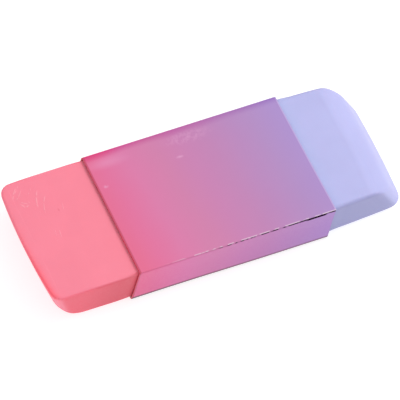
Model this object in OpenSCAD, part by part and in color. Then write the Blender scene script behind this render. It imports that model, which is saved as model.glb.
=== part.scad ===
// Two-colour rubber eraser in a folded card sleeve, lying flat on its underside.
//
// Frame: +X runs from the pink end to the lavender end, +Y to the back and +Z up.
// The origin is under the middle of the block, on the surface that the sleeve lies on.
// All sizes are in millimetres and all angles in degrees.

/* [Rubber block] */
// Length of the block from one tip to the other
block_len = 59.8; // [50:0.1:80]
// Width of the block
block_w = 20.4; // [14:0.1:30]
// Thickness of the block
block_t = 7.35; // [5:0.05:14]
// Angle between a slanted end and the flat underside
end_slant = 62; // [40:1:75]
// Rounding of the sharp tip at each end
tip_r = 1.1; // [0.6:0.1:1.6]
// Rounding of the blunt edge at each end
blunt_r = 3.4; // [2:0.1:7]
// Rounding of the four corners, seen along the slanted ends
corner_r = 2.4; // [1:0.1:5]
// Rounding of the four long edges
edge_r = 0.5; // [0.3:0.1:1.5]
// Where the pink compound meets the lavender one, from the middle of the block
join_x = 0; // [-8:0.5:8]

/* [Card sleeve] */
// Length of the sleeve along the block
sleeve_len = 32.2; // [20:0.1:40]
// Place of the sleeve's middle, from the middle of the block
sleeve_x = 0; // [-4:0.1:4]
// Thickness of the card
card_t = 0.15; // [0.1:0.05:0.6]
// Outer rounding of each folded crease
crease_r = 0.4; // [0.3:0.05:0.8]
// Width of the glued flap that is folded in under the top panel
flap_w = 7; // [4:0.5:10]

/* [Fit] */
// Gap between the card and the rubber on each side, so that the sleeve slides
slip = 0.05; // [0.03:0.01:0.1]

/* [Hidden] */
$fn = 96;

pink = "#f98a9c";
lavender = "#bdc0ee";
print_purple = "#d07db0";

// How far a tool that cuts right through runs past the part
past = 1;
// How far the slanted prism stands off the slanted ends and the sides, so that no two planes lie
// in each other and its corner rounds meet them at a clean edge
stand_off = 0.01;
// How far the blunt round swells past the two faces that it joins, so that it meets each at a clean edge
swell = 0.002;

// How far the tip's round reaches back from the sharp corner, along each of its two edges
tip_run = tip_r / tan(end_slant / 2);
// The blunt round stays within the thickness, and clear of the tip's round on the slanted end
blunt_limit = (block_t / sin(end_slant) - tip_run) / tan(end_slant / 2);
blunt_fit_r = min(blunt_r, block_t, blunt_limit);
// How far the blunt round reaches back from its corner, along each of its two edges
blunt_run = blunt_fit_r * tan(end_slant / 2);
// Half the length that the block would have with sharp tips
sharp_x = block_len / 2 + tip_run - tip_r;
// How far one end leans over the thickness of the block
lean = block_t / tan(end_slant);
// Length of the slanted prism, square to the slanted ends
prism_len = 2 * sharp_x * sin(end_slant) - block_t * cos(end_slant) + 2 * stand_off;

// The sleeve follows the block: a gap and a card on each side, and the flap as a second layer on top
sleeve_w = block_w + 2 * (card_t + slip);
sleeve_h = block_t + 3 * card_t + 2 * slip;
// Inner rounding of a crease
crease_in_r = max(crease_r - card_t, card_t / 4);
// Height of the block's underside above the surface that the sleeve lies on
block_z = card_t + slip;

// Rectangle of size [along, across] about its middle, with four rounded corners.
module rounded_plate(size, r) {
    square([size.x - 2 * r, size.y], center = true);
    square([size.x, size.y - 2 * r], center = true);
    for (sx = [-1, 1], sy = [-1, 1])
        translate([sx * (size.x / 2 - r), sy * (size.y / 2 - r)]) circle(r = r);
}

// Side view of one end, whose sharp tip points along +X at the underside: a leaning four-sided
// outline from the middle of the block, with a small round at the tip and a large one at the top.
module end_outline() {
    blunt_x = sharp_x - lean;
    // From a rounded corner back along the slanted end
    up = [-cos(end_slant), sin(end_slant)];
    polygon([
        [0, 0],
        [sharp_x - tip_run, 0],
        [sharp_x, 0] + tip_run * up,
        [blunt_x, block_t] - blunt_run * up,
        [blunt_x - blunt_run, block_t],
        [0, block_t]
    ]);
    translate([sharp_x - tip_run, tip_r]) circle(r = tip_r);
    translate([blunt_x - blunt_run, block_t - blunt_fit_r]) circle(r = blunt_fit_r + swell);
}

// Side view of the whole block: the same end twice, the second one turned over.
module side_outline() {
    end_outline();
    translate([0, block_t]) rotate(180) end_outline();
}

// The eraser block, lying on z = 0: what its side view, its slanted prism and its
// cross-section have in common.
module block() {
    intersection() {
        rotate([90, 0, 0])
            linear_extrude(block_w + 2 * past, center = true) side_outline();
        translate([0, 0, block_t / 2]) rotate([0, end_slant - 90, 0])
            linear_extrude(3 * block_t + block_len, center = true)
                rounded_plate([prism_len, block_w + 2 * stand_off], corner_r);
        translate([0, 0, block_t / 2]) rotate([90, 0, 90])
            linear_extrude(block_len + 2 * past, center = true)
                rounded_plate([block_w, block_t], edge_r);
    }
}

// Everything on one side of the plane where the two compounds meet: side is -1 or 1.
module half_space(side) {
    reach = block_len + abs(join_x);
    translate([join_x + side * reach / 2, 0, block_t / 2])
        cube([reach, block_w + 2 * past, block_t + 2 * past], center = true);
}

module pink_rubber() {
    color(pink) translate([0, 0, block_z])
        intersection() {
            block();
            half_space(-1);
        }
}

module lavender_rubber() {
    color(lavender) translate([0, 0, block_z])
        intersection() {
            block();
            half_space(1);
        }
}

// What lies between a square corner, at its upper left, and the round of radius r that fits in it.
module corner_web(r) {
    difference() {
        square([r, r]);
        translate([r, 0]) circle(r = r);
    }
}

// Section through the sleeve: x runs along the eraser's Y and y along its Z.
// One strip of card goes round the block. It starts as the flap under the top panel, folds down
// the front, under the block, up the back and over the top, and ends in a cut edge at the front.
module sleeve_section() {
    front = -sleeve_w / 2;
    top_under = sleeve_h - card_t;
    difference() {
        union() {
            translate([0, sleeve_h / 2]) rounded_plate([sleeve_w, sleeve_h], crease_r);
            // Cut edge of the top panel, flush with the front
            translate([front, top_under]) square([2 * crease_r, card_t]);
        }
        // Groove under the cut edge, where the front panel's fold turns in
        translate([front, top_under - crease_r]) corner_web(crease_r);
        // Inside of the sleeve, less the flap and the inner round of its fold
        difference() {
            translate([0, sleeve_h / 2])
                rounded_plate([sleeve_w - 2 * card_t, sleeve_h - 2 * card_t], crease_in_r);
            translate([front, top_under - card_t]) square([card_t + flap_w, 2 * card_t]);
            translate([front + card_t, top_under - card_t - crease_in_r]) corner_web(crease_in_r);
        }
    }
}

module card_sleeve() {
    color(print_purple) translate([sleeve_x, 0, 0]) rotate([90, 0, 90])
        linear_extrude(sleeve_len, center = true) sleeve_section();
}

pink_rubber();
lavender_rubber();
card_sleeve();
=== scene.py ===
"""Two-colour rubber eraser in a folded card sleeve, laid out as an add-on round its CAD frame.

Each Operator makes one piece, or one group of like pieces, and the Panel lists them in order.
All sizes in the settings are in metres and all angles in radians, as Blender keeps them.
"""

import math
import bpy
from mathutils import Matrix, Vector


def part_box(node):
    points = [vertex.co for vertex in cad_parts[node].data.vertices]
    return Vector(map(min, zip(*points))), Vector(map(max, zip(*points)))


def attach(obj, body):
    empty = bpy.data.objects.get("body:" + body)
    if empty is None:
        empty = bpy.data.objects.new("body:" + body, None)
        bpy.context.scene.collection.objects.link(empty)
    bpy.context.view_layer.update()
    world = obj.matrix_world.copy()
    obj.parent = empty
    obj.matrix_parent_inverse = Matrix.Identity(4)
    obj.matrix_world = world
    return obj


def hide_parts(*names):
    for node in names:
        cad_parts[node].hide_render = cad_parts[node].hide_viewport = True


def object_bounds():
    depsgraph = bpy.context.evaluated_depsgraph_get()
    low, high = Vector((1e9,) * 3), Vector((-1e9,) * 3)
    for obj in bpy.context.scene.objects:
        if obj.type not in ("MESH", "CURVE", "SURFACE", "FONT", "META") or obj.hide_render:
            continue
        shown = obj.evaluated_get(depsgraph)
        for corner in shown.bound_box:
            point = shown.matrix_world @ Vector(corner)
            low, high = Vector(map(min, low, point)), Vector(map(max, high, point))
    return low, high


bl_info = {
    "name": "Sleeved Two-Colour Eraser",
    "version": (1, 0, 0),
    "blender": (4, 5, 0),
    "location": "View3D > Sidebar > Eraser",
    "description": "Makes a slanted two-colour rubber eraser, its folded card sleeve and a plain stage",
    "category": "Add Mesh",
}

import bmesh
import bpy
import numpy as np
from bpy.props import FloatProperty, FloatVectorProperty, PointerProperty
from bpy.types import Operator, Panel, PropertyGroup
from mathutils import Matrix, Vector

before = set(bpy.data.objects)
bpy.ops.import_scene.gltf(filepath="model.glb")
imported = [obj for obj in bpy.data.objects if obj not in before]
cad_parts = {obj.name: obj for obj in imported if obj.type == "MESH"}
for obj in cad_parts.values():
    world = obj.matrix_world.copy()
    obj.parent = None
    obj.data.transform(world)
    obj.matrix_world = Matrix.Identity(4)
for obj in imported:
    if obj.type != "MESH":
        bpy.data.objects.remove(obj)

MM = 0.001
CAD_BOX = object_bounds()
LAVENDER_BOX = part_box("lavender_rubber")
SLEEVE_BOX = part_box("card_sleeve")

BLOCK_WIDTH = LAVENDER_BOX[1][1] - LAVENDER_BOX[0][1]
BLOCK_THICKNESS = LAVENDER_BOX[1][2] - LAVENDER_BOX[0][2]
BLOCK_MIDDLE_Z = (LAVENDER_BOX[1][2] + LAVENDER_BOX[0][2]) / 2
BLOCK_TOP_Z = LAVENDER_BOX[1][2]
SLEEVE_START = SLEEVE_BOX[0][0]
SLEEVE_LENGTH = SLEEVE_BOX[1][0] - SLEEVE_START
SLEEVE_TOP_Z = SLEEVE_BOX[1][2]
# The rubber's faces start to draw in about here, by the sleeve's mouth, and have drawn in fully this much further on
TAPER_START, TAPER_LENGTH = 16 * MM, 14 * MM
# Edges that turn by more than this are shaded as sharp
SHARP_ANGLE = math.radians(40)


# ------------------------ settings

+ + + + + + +

Task objective - Only the lines from the line with "top_under = sleeve_h - card_t;" to the line with "obj.parent = empty", inclusive, are to be printed, exactly as they appear.

Result of this task -
    top_under = sleeve_h - card_t;
    difference() {
        union() {
            translate([0, sleeve_h / 2]) rounded_plate([sleeve_w, sleeve_h], crease_r);
            // Cut edge of the top panel, flush with the front
            translate([front, top_under]) square([2 * crease_r, card_t]);
        }
        // Groove under the cut edge, where the front panel's fold turns in
        translate([front, top_under - crease_r]) corner_web(crease_r);
        // Inside of the sleeve, less the flap and the inner round of its fold
        difference() {
            translate([0, sleeve_h / 2])
                rounded_plate([sleeve_w - 2 * card_t, sleeve_h - 2 * card_t], crease_in_r);
            translate([front, top_under - card_t]) square([card_t + flap_w, 2 * card_t]);
            translate([front + card_t, top_under - card_t - crease_in_r]) corner_web(crease_in_r);
        }
    }
}

module card_sleeve() {
    color(print_purple) translate([sleeve_x, 0, 0]) rotate([90, 0, 90])
        linear_extrude(sleeve_len, center = true) sleeve_section();
}

pink_rubber();
lavender_rubber();
card_sleeve();
=== scene.py ===
"""Two-colour rubber eraser in a folded card sleeve, laid out as an add-on round its CAD frame.

Each Operator makes one piece, or one group of like pieces, and the Panel lists them in order.
All sizes in the settings are in metres and all angles in radians, as Blender keeps them.
"""

import math
import bpy
from mathutils import Matrix, Vector


def part_box(node):
    points = [vertex.co for vertex in cad_parts[node].data.vertices]
    return Vector(map(min, zip(*points))), Vector(map(max, zip(*points)))


def attach(obj, body):
    empty = bpy.data.objects.get("body:" + body)
    if empty is None:
        empty = bpy.data.objects.new("body:" + body, None)
        bpy.context.scene.collection.objects.link(empty)
    bpy.context.view_layer.update()
    world = obj.matrix_world.copy()
    obj.parent = empty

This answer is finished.